Birds perch on a brightly colored Heliconia rostrata flower. (iStock)

Tropical plants in the genus Heliconia attract hummingbirds, bats and other creatures in the wild — and intrigue plant collectors, who prize them for their intense colors, dramatic beak-like structures and showy flowers.

But nearly half of the species in the genus are threatened with extinction, a new analysis finds, putting the genus — which includes species such as bird-of-paradise look-alike Heliconia rostrata — in danger worldwide.

The study, published in Plants, People, Planet, looked at the genus Heliconia, which contains nearly 200 species, including plants valued both for their stunning looks and their interactions with nature.

Researchers used data from herbaria and field collections, mapping the plants’ distribution around the world and the number held by botanical gardens.

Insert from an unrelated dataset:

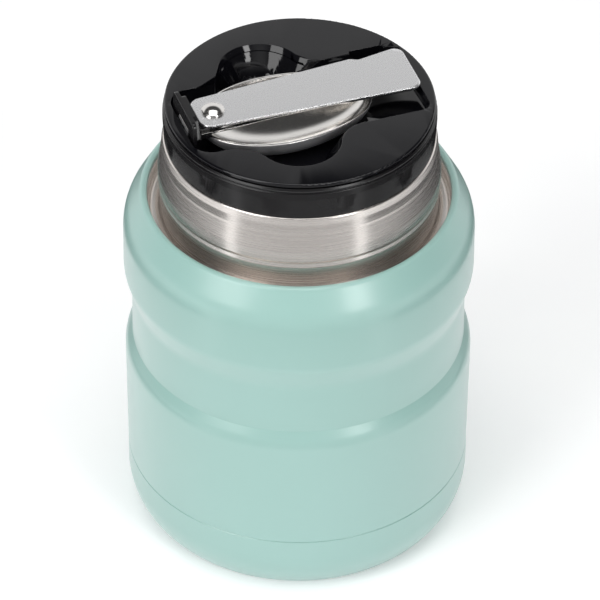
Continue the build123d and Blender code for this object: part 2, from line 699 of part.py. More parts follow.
# Panel with the pocket that the spoon lies in: shallow tray, bowl hollow, two finger scoops.
tray_floor_z = deck_top_z + PANEL
bowl_place = across_jar(rim_z) * Location((bowl_along, 0, 0))
pad_bottom_z = rim_z - BOWL_DEPTH - BOWL_CLEAR - PANEL / 2
with BuildPart() as stopper_tray:
    with BuildSketch(across_jar(deck_top_z)):
        add(recess_outline())
        offset(amount=PANEL)
    extrude(amount=skirt_top_z - deck_top_z)
    for side in (-1, 1):
        with BuildSketch(across_jar(stopper_top_z - PANEL)):
            add(scoop_outline(side))
            offset(amount=PANEL)
        extrude(amount=-SCOOP_DEPTH, taper=SCOOP_TAPER)
    add(bowl_place * egg_bowl(BOWL_CLEAR + PANEL))
    with Locations((0, 0, plug_bottom_z)):
        Cylinder(skirt_inner_r - SEAT_GAP, skirt_top_z - plug_bottom_z, align=upward, mode=Mode.INTERSECT)
    with BuildSketch(Plane.XZ):
        with BuildLine():
            FilletPolyline(
                (0, skirt_top_z),
                (panel_r - EDGE_GROOVE, skirt_top_z),
                (panel_r - EDGE_GROOVE, skirt_top_z + EDGE_GROOVE),
                (panel_r, skirt_top_z + EDGE_GROOVE),
                (panel_r, stopper_top_z),
                (0, stopper_top_z),
                radius=[0, 0, 0, SEAT_GAP, PANEL_BLEND, 0],
                close=True,
            )
        make_face()
    revolve(axis=Axis.Z)
    with BuildSketch(across_jar(tray_floor_z)):
        add(recess_outline())
    extrude(amount=stopper_top_z - tray_floor_z, mode=Mode.SUBTRACT)
    for side in (-1, 1):
        with BuildSketch(across_jar(stopper_top_z)):
            add(scoop_outline(side))
        extrude(amount=-SCOOP_DEPTH, taper=SCOOP_TAPER, mode=Mode.SUBTRACT)
    add(bowl_place * egg_bowl(BOWL_CLEAR), mode=Mode.SUBTRACT)
    with BuildSketch(bowl_place):
        add(egg_rim(BOWL_CLEAR))
    extrude(amount=RIM_DROP, mode=Mode.SUBTRACT)
    with Locations(across_jar(pad_bottom_z)):
        with Locations((bowl_along, 0)):
            Cylinder(PAD_R, PAD_HEIGHT, align=upward)
    add(bowl_place * egg_bowl(), mode=Mode.SUBTRACT)
stopper_tray.part.label = "stopper_tray"

# ---------------------------------------------------------------- folding spoon
eye_bottom_z = pin_z - EYE_R
shank_bend = pin_along + SHANK_REACH
heel_along = pin_along + HEEL_FROM_PIN + BOWL_WALL
shank_fall = eye_bottom_z + SHANK - rim_z
with BuildPart() as spoon_bowl:
    add(bowl_place * egg_bowl())
    with BuildSketch(along_jar(0)):
        with BuildLine():
            FilletPolyline(
                (pin_along, eye_bottom_z),
                (shank_bend, eye_bottom_z),
                (heel_along + SHANK, eye_bottom_z - shank_fall),
                (heel_along + SHANK, rim_z),
                (shank_bend, eye_bottom_z + SHANK),
                (pin_along, eye_bottom_z + SHANK),
                radius=[0, SHANK_BLEND, 0, 0, SHANK_BLEND, 0],
                close=True,
            )
        make_face()
    extrude(amount=SHANK_HALF, both=True)
    with Locations(along_jar(pin_along)):
        with Locations((0, pin_z)):
            Cylinder(EYE_R, 2 * SHANK_HALF)
            Cylinder(PIN_R + PIN_CLEAR, 2 * SHANK_HALF, mode=Mode.SUBTRACT)
    add(bowl_place * egg_bowl(-BOWL_WALL), mode=Mode.SUBTRACT)
spoon_bowl.part.label = "spoon_bowl"

# Hinge block: upright tab in two layers, barrel round the pin, and a body under the handle
# with a boss for the rivet. The slot lets the eye and shank through; its top edge stops the
# open handle. Ledges at both sides carry the ends of the spring's fork.
tab_along = recess_hinge_end + TAB_MARGIN
tab_top_z = plate_top_z + TAB_RISE
slot_half = SHANK_HALF + EYE_SIDE_GAP
slot_top_z = pin_z + EYE_R + STOP_GAP
fork_z = plate_bottom_z - SPRING_DROP
fork_end = pin_along + FORK_SHY
tab_layers = [
    (tab_along, TAB_OUTER, 0),
    (tab_along + TAB_OUTER, TAB_INNER, TAB_STEP),
]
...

They found that 87 of the 187 species, or 47 percent, are threatened with extinction.

The majority of the threatened species do not grow in environmentally protected locations, and the majority of botanic gardens that hold plants in the genus don’t have specimens of the most-threatened species.

Nor are all of the threatened plants on the International Union for Conservation of Nature and Natural Resources’ Red List, which tracks threatened species worldwide; the researchers found that just 11.2 percent of the species are on the list.

“When you realize that whole evolutionary lineages of life with multiple species may be similarly threatened with extinction, it makes you stand up and notice that something is really happening here,” John Kress, an emeritus curator at the Smithsonian’s National Museum of Natural History and a co-author of the study, said in a news release.

The research also contains a kernel of hope for the threatened plants. The researchers pinpointed 45 species in critical need of additional protection and say the conservation assessment is a first step toward putting together a protection plan.